# INSTRUCTIONS FOR THE TASK
Would you return the complete listing below word for word?

# DATASET EXTRACT
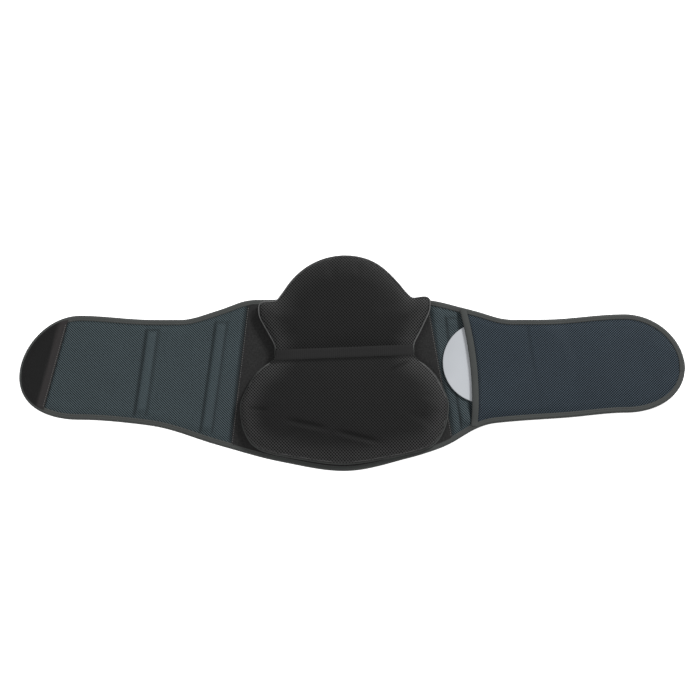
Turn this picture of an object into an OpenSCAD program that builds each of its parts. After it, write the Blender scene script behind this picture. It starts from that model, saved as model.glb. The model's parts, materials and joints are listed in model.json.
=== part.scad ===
// Lumbar support belt, laid open with the side that faces the wearer's back upward.
// X runs along the belt, Y towards the wearer's head, Z towards the wearer.
// The origin is under the middle of the whole belt, on the surface that it lies on.

/* [Belt outline] */
// Length from the origin to the left end, which carries the hook patch
left_len = 475; // [450:1:560]
// Length from the origin to the right end, which carries the pocket
right_len = 475; // [450:1:560]
// Place of the middle of the back along the belt
back_x = -11; // [-20:1:0]
// Height of the back's top edge beside the cushion
shoulder_top = 92; // [80:1:100]
// Depth of the bottom edge at the middle of the back
back_bottom = 153.4; // [150:0.2:180]
// Height of the left wing's top edge near its end
left_end_top = 69; // [60:1:80]
// Depth of the left wing's bottom edge near its end
left_end_bottom = 80.5; // [65:0.5:95]
// Height of the right wing's top edge near its end
right_end_top = 71; // [62:1:80]
// Depth of the right wing's bottom edge near its end
right_end_bottom = 70.5; // [62:0.5:90]
// Height of the top edge where each wing is narrowest
waist_top = 63; // [60:1:72]
// Depth of the bottom edge where the left wing leaves the back
left_waist_bottom = 88.5; // [76:0.5:98]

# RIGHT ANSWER
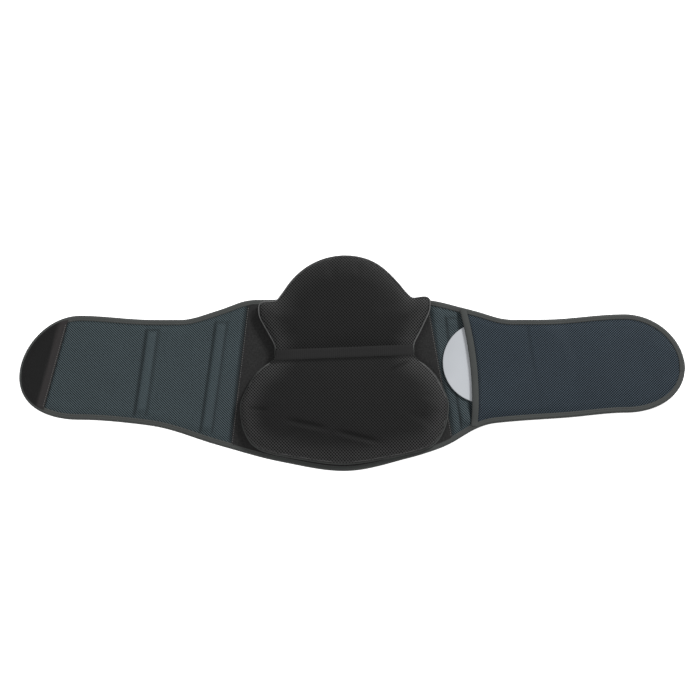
Turn this picture of an object into an OpenSCAD program that builds each of its parts. After it, write the Blender scene script behind this picture. It starts from that model, saved as model.glb. The model's parts, materials and joints are listed in model.json.
=== part.scad ===
// Lumbar support belt, laid open with the side that faces the wearer's back upward.
// X runs along the belt, Y towards the wearer's head, Z towards the wearer.
// The origin is under the middle of the whole belt, on the surface that it lies on.

/* [Belt outline] */
// Length from the origin to the left end, which carries the hook patch
left_len = 475; // [450:1:560]
// Length from the origin to the right end, which carries the pocket
right_len = 475; // [450:1:560]
// Place of the middle of the back along the belt
back_x = -11; // [-20:1:0]
// Height of the back's top edge beside the cushion
shoulder_top = 92; // [80:1:100]
// Depth of the bottom edge at the middle of the back
back_bottom = 153.4; // [150:0.2:180]
// Height of the left wing's top edge near its end
left_end_top = 69; // [60:1:80]
// Depth of the left wing's bottom edge near its end
left_end_bottom = 80.5; // [65:0.5:95]
// Height of the right wing's top edge near its end
right_end_top = 71; // [62:1:80]
// Depth of the right wing's bottom edge near its end
right_end_bottom = 70.5; // [62:0.5:90]
// Height of the top edge where each wing is narrowest
waist_top = 63; // [60:1:72]
// Depth of the bottom edge where the left wing leaves the back
left_waist_bottom = 88.5; // [76:0.5:98]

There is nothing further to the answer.